Despite this seemingly impassible roadblock, Macklemore expands beyond simply voicing his guilt, and proposes several steps to eliminate the imbalance. Awareness is the first. A man speaking in Interlude 4 of “White Privilege II” says that the best thing white people can do is talk to each other. By having the hard, increasingly necessary, conversations about each other, about ourselves, about people and race and culture, we can make for a more aware society.

I’m not unaware of the paradox within this article itself, of a white person discussing another white person’s challenges regarding awareness, equality, and black struggles. I was born and raised in Sebastopol, California, a town where only 1% of the population is Black or African American. I speak not from the perspective of a person well acquainted with racial discrimination, but from the perspective of a human being who wants to promote change, in herself and in others.
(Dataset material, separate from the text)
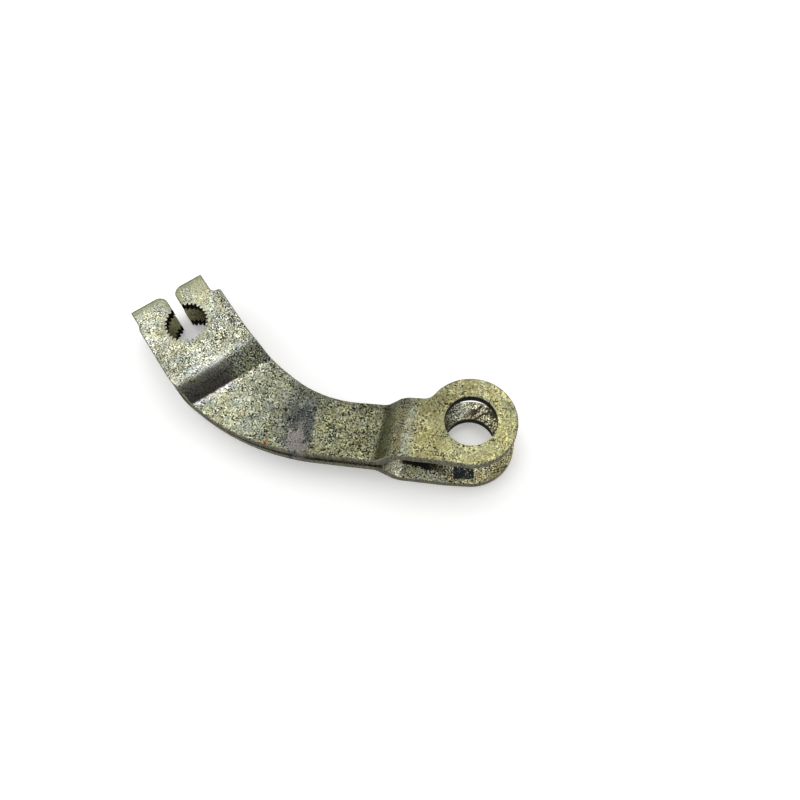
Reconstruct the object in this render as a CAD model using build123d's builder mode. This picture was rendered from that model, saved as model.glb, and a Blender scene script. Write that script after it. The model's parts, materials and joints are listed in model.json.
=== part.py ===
"""Brake cam lever: two mirror-image steel stampings, spot welded face to face along the middle.

The origin is on the axis of the serrated cam bore, on the seam between the two leaves.
+X runs to the eye of the fork, and +Z is along both bores. All sizes are in millimetres.
"""
import os
from math import acos, atan2, cos, degrees, pi, radians, sin, sqrt, tan

from build123d import *

# The sheet and the reach of the lever
sheet = 2.7
arm_reach = 87.5
bend_radius = 2.0

# The serrated cam bore and its clamping slot
serration_count = 30
serration_tip_radius = 5.8
serration_depth = 0.65
serration_land = 0.48
serration_root_width = 0.22
slot_width = 2.95
slot_mouth_radius = 2.7

# The clamping head, in a frame turned from the arm's line about the cam bore
head_angle = 33.6
head_height = 12.0
head_end = 12.3
head_outer_side = 12.6
tab_outer_side = 12.05
outer_step_start = 7.2
outer_step_end = 5.3
tab_inner_side = 11.0
shoulder_setback = 4.8
shoulder_step = 2.5
shoulder_relief_share = 0.6
shoulder_corner_share = 0.32
head_knee = 22.6
head_step_angle = 30.0

# The fork at the brake rod
fork_angle = 11.2
fork_height = 18.1
ear_radius = 12.4
eye_radius = 7.0
fork_knee = 23.6
fork_step_angle = 52.0

# The curved arm between them. Its outer edge runs a little inside the ear of the upper leaf,
# and the lower leaf is wider there. The curve of that edge starts a little outside the head's
# side, which trims it. The waist is the straight middle of the inner edge, and the curves at
# its two ends each take up a share of it
outer_edge_angle = 14.9
outer_edge_inset = 0.25
lower_extra_width = 0.6
outer_curve_start = 5.6
outer_curve_bulge = 0.45
outer_blend_run = 2.0
ear_run = 6.0
inner_edge_angle = 16.5
inner_edge_offset = 5.43
waist_angle = 18.0
waist_reach = 30.7
waist_drop = 1.75
waist_head_share = 0.466
waist_fork_share = 0.454
neck_radius = 3.5

# The spot welds, in a row across the middle of the arm, and the marks of the welding electrodes
weld_count = 2
weld_pitch = 6.0
weld_reach = 45.1
weld_drop = 20.6
weld_row_angle = 105.0
nugget_radius = 2.6
nugget_cap_radius = 1.9
nugget_depth = 1.2
electrode_radius = 3.4
electrode_depth = 0.15

# The worn edge round the outer face of each stamping
edge_chamfer = 0.3

# A square corner, and a length that is enough to cut or trim through everything
right_angle = 90.0
beyond = 4 * (fork_height + ear_radius)

# The free height from the seam to each leaf, and the side of the head beyond the shoulder
head_gap = head_height / 2 - sheet
fork_gap = fork_height / 2 - sheet
head_inner_side = tab_inner_side + shoulder_step
upper_edge_offset = ear_radius - outer_edge_inset
serration_root_radius = serration_tip_radius + serration_depth


def turned(angle):
    """A unit vector in the XY plane, at an angle from +X."""
    return Vector(cos(radians(angle)), sin(radians(angle)), 0)


def crossing(point_a, angle_a, point_b, angle_b):
    """The point where two lines in the XY plane meet."""
    side_b = turned(angle_b + right_angle)
    run = (point_b - point_a).dot(side_b) / turned(angle_a).dot(side_b)
    return point_a + turned(angle_a) * run


def curve_radius(run, bend_angle):
    """The radius of the curve that rounds a corner and starts at a run before it."""
    return run / tan(radians(bend_angle / 2))


# The frames of the head, whose local X points into the arm, and of the fork, whose X points out
head_frame = Plane(origin=(0, 0, 0), x_dir=turned(-head_angle), z_dir=(0, 0, 1))
fork_frame = Plane(origin=(arm_reach, 0, 0), x_dir=turned(fork_angle), z_dir=(0, 0, 1))


def stepped_sheet(frame, out, knee, rise, step_angle, reach):
    """A wide sheet bent up in one step, and ended at the middle of the arm.

    The sheet lies on the seam as far as the knee, which is the sharp inner line of the bend,
    and runs level again above it. out is +1 or -1: the way out of the arm along the frame's X.
    """
    bend_setback = sheet * tan(radians(step_angle / 2))
    knee_under = knee - bend_setback
    crown_under = knee_under - rise / tan(radians(step_angle))
    side = Plane(origin=frame.origin, x_dir=frame.x_dir * out, z_dir=frame.y_dir * -out)
    with BuildPart() as bent:
        with BuildSketch(side):
            with BuildLine():
                FilletPolyline(
                    (-arm_reach, 0),
                    (-knee_under, 0),
                    (-crown_under, rise),
                    (reach, rise),
                    radius=[bend_radius + sheet, bend_radius],
                )
                offset(amount=sheet, side=Side.LEFT)
            make_face()
        extrude(amount=beyond, both=True)
        middle = Plane(origin=(arm_reach / 2, 0, 0), z_dir=(1, 0, 0))
        head_side = frame.origin.X < arm_reach / 2
        split(bisect_by=middle, keep=Keep.BOTTOM if head_side else Keep.TOP)
    return bent.part


# The points that set the outline of a leaf
mouth_point = head_frame.from_local_coords(Vector(-head_end, 0, 0))
notch_point = head_frame.from_local_coords(Vector(-shoulder_setback, tab_inner_side, 0))
shoulder_point = head_frame.from_local_coords(Vector(-shoulder_setback, head_inner_side, 0))
outer_point = head_frame.from_local_coords(Vector(0, -head_outer_side - outer_curve_bulge, 0))
eye_point = Vector(arm_reach, 0, 0)
inner_foot = eye_point + turned(inner_edge_angle + right_angle) * inner_edge_offset
waist_point = Vector(waist_reach, -waist_drop, 0)
waist_corner = crossing(shoulder_point, -head_angle, waist_point, -waist_angle)
inner_corner = crossing(waist_point, -waist_angle, inner_foot, inner_edge_angle)
waist_length = (inner_corner - waist_corner).length
waist_radius = curve_radius(waist_head_share * waist_length, head_angle - waist_angle)
inner_radius = curve_radius(waist_fork_share * waist_length, waist_angle + inner_edge_angle)


def leaf_outline(edge_offset):
    """The outline of a leaf, whose outer edge passes the eye at edge_offset."""
    edge_foot = eye_point + turned(outer_edge_angle - right_angle) * edge_offset
    ear_start = edge_foot - turned(outer_edge_angle) * ear_run
    outer_corner = crossing(outer_point, -head_angle, edge_foot, outer_edge_angle)
    outer_run = (outer_corner - outer_point).length - outer_curve_start
    outer_radius = curve_radius(outer_run, head_angle + outer_edge_angle)
    trim_start = outer_curve_start + sqrt(outer_curve_bulge * (2 * outer_radius - outer_curve_bulge))
    trim_point = head_frame.from_local_coords(Vector(trim_start, -head_outer_side, 0))
    trim_radius = curve_radius(outer_blend_run, degrees(acos(1 - outer_curve_bulge / outer_radius)))
    start_angle = outer_edge_angle - right_angle - degrees(atan2(ear_run, edge_offset))
    tangent_angle = start_angle + degrees(acos(ear_radius / (ear_start - eye_point).length))
    tangent_point = eye_point + turned(tangent_angle) * ear_radius
    with BuildSketch() as outline:
        with BuildLine():
            Polyline(
                notch_point, shoulder_point, waist_corner, inner_corner, inner_foot, eye_point,
                tangent_point, ear_start, outer_corner, outer_point, close=True,
            )
        make_face()
        for corner, radius in (
            (waist_corner, waist_radius),
            (inner_corner, inner_radius),
            (outer_corner, outer_radius),
        ):
            fillet(outline.vertices().sort_by_distance(corner)[0], radius=radius)
        with Locations(eye_point):
            Circle(ear_radius)
        on_ear = outline.vertices().filter_by(
            lambda corner: abs((corner.center() - eye_point).length - ear_radius) < 0.01
        )
        fillet(on_ear.sort_by(Axis.Y)[-1], radius=neck_radius)
        with Locations(head_frame):
            with Locations((0, -head_outer_side)):
                Rectangle(arm_reach, beyond, align=(Align.CENTER, Align.MAX), mode=Mode.SUBTRACT)
            Polygon(
                (0, tab_inner_side), (-head_end, tab_inner_side), (-head_end, -tab_outer_side),
                (-outer_step_start, -tab_outer_side), (-outer_step_end, -head_outer_side),
                (0, -head_outer_side), align=None,
            )
        for corner, radius in (
            (trim_point, trim_radius),
            (notch_point, shoulder_relief_share * shoulder_step),
            (shoulder_point, shoulder_corner_share * shoulder_step),
        ):
            fillet(outline.vertices().sort_by_distance(corner)[0], radius=radius)
        with Locations(head_frame):
            with Locations((-head_end / 2, 0)):
                Rectangle(head_end, slot_width, mode=Mode.SUBTRACT)
        fillet(outline.vertices().sort_by_distance(mouth_point)[0:2], radius=slot_mouth_radius)
    return outline.sketch


# The cutter for the serrated bore: the tip circle, and one space between each two teeth
tooth_pitch = 2 * pi * serration_tip_radius / serration_count
space_width = tooth_pitch - serration_land
with BuildSketch(head_frame) as serrated_bore:
    Circle(serration_tip_radius)
    with PolarLocations(0, serration_count, start_angle=180 / serration_count):
        Polygon(
            (serration_tip_radius - sheet / 10, -space_width / 2),
            (serration_tip_radius, -space_width / 2),
            (serration_root_radius, -serration_root_width / 2),
            (serration_root_radius, serration_root_width / 2),
            (serration_tip_radius, space_width / 2),
            (serration_tip_radius - sheet / 10, space_width / 2),
            align=None,
        )

# One weld nugget, which shrinks from the seam into each sheet
with BuildPart() as nugget:
    with BuildSketch(Plane.XZ):
        with BuildLine():
            Polyline(
                (0, -nugget_depth), (nugget_cap_radius, -nugget_depth), (nugget_radius, 0),
                (nugget_cap_radius, nugget_depth), (0, nugget_depth), close=True,
            )
        make_face()
    revolve(axis=Axis.Z)

first_weld = Vector(weld_reach, -weld_drop, 0)
weld_points = [
    first_weld + turned(weld_row_angle) * (number * weld_pitch) for number in range(weld_count)
]

head_sheet = stepped_sheet(head_frame, -1, head_knee, head_gap, head_step_angle, 2 * head_end)
fork_sheet = stepped_sheet(fork_frame, 1, fork_knee, fork_gap, fork_step_angle, 2 * ear_radius)


def stamped_leaf(outline):
    """One finished leaf, which lies above the seam."""
    with BuildPart() as leaf:
        add(head_sheet)
        add(fork_sheet)
        extrude(outline, amount=beyond, both=True, mode=Mode.INTERSECT)

        # The punched edge is worn away where it meets the outer face
        outer_faces = leaf.faces().filter_by(lambda face: face.normal_at().Z > 0.3)
        walls = leaf.faces().filter_by(lambda face: abs(face.normal_at().Z) < 0.01)
        chamfer(outer_faces.edges() & walls.edges(), length=edge_chamfer)

        # The eye, the serrated bore, the electrode marks and the pockets of the welds
        with Locations(eye_point):
            Hole(eye_radius)
        extrude(serrated_bore.sketch, amount=beyond, both=True, mode=Mode.SUBTRACT)
        with BuildSketch(Plane.XY.offset(sheet - electrode_depth)):
            with Locations(weld_points):
                Circle(electrode_radius)
        extrude(amount=2 * electrode_depth, mode=Mode.SUBTRACT)
        with Locations(weld_points):
            add(nugget.part, mode=Mode.SUBTRACT)
    return leaf.part


lower_stamping = stamped_leaf(leaf_outline(upper_edge_offset + lower_extra_width))

with BuildPart() as upper_leaf:
    add(stamped_leaf(leaf_outline(upper_edge_offset)))

with BuildPart() as lower_leaf:
    mirror(lower_stamping, about=Plane.XY)

with BuildPart() as spot_welds:
    with Locations(weld_points):
        add(nugget.part)

os.makedirs("parts", exist_ok=True)
upper_leaf.part.label = "upper_leaf"
lower_leaf.part.label = "lower_leaf"
spot_welds.part.label = "spot_welds"
export_step(upper_leaf.part, "parts/upper_leaf.step")
export_step(lower_leaf.part, "parts/lower_leaf.step")
export_step(spot_welds.part, "parts/spot_welds.step")
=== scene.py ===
"""A worn brake cam lever, lying on a plain white floor.

Two steel leaves are spot welded face to face. Each has a clamping head with a serrated bore at
one end and an ear of the fork at the other. The script dresses the two leaves and the welds,
and sets up the floor, the light and the camera. The frame is the CAD's: the origin is on the
cam bore's axis, on the seam, and +X runs to the eye of the fork. The meshes, the floor's size
and the studio are in metres. All other sizes here are in millimetres and degrees.
"""
import json
import logging
import math
from dataclasses import dataclass
from enum import Enum
from typing import Any

import bmesh
import bpy
from mathutils import Matrix, Vector

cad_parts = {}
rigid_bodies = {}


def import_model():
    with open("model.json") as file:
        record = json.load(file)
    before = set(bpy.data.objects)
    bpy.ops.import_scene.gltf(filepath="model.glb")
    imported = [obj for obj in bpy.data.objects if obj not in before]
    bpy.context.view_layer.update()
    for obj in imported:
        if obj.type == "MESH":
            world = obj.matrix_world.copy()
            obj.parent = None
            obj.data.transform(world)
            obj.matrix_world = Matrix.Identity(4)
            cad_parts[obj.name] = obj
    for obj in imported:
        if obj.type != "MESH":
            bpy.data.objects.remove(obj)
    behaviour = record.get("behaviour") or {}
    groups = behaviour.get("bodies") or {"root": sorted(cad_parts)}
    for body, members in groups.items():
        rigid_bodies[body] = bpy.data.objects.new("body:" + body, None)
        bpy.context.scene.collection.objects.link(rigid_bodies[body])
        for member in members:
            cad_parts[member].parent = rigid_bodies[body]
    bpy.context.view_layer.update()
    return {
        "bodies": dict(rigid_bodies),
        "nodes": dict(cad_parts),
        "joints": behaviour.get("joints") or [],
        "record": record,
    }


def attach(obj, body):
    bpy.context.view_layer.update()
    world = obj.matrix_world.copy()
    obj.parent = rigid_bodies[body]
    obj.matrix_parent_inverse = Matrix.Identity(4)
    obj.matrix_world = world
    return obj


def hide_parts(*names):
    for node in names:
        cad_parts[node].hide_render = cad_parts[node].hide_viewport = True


LOG = logging.getLogger("lever")
MM = 0.001
BUMP_HEIGHT = 0.06 * MM
Colour = tuple[float, float, float]
Place = tuple[float, float, float]
Point = tuple[float, float]
# Where an effect starts, and where it is full.
Span = tuple[float, float]
# A distance, the colour there and the contrast of the pits there.
Stop = tuple[float, Colour, float]
# The features per millimetre of a noise, its layers of detail and their roughness.
Texture = tuple[float, float, float]
Socket = bpy.types.NodeSocket
ORIGIN: Point = (0.0, 0.0)
WHITE: Colour = (1.0, 1.0, 1.0)


class Region(Enum):
    """The kinds of surface on a leaf, in the order of its material slots."""

    OUTER = 0
    INNER = 1
    RIM = 2
    WALL = 3
    BORE = 4
    SEAM = 5


@dataclass(frozen=True)
class LeverPlan:
    """The sizes of the lever's plan that the finishes and the worn shapes follow."""

    arm_reach: float = 87.5
    root_radius: float = 6.45
    eye_radius: float = 7.0
    head_angle: float = 33.6
    fork_angle: float = 11.2
    head_end: float = 12.3
    sheet: float = 2.7
    head_height: float = 12.0
    head_width: float = 14.0
    slot_half: float = 1.475
    mouth_radius: float = 2.7
    lower_weld: Point = (45.1, -20.6)
    upper_weld: Point = (43.55, -14.8)
    row_angle: float = 105.0
    mark_radius: float = 3.6
    head_inner_side: float = 13.5
    waist_point: Point = (30.7, -1.75)
    waist_angle: float = 18.0
    inner_edge_angle: float = 16.5
    inner_edge_offset: float = 5.43

    @property
    def eye(self) -> Point:
        """The place of the eye's axis."""
        return (self.arm_reach, 0.0)


PLAN = LeverPlan()


@dataclass(frozen=True)
class Dent:
    """A shallow dent in an outer face: its place, its turn and its sizes."""

    x: float
    y: float
    turn: float
    length: float
    width: float
    depth: float


@dataclass(frozen=True)
class RustSpot:
    """A small spot of rust on an outer face: its place and its radius."""

    place: Point
    radius: float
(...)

The fight for racial equality is not just a fight between skin colors, not just a desire to learn from an aching history of segregation and superiority. The fight for racial equality is a fight for justice all around the world: for those struggling in Uganda, in Russia, the Middle East, Greece, Afghanistan; for the transgender, bisexual, gay and lesbian, queer communities; for anybody who is or has been systematically mistreated. To work toward equality on one front is to work toward equality on all. As is so eloquently voiced by a woman in Interlude 4, “My generation has taken on the torch of a very age-old fight for black liberation, but also liberation for everyone. Injustice anywhere is still injustice everywhere.” My hope is that, by promoting awareness everywhere, we can decrease injustice and strive toward a supportive community and an accepting, tolerant world.